Kayak and Waka paint two distinct scenarios. A valid question is: how can the targets, backed by good policy, help us steer a course which borrows the best from both scenarios? Good policy should help businesses seize opportunities to invest, and should consider how:

  • the targets, like the entire energy system, are interconnected and should not be considered in isolation from each other. Policy targeted at one part of the energy system will have impacts on other parts. Also, demand-side initiatives have implications for supply chain investment; and
  • we cannot afford for policy to be based on a single “pathway” – as soon as a narrow set of choices and technologies is relied on, we immediately lose our resilience to different futures.

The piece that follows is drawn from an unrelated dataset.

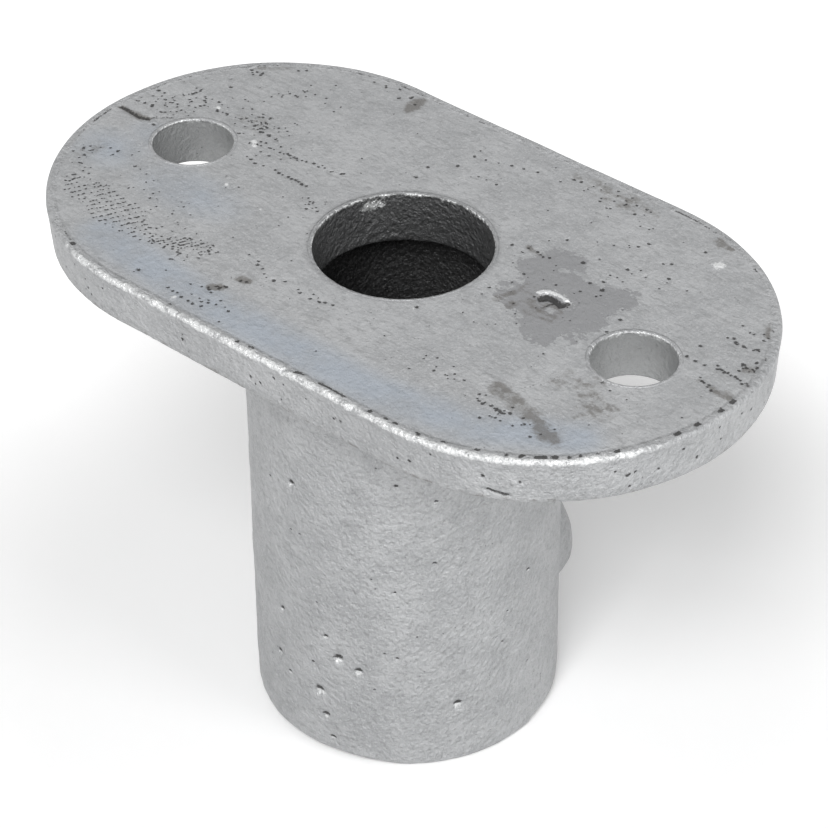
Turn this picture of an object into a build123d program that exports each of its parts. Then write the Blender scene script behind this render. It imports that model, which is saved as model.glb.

For example, highly aspirational renewable targets should pursue more than just electric vehicles – alternative transport modes, freight, aviation, and process heat must all be enabled in a climate of uncertainty.

Targets can - and should - be aspirational. One of the biggest challenges with the future is that, today, we often cannot see the technological innovations that could enable the future we want. The policy which supports these targets needs to strike a balance between being grounded in today's known technology, while not being heavily reliant on assumptions about future advances. Further, good policy should consider the ability of our economy to absorb new technology, and whether that can be increased.

Our analysis highlights areas we need to understand more, for example:

  • the role for bioenergy in transport (especially freight) and industrial heat: what technology might support this, and what are the physical and commercial challenges for uptake across the bioenergy supply chain?
  • the changing energy intensity and productivity of our economy: what is the best policy balance between encouraging greater efficiency in what we do today, and facilitating structural change in favour of less energy (and carbon) intensive sectors?

The divergence between our Kayak and Waka scenarios highlights the need to support a broad range of potential future paths, leaving the option open to strengthen policy settings in the future as we gain a clearer view.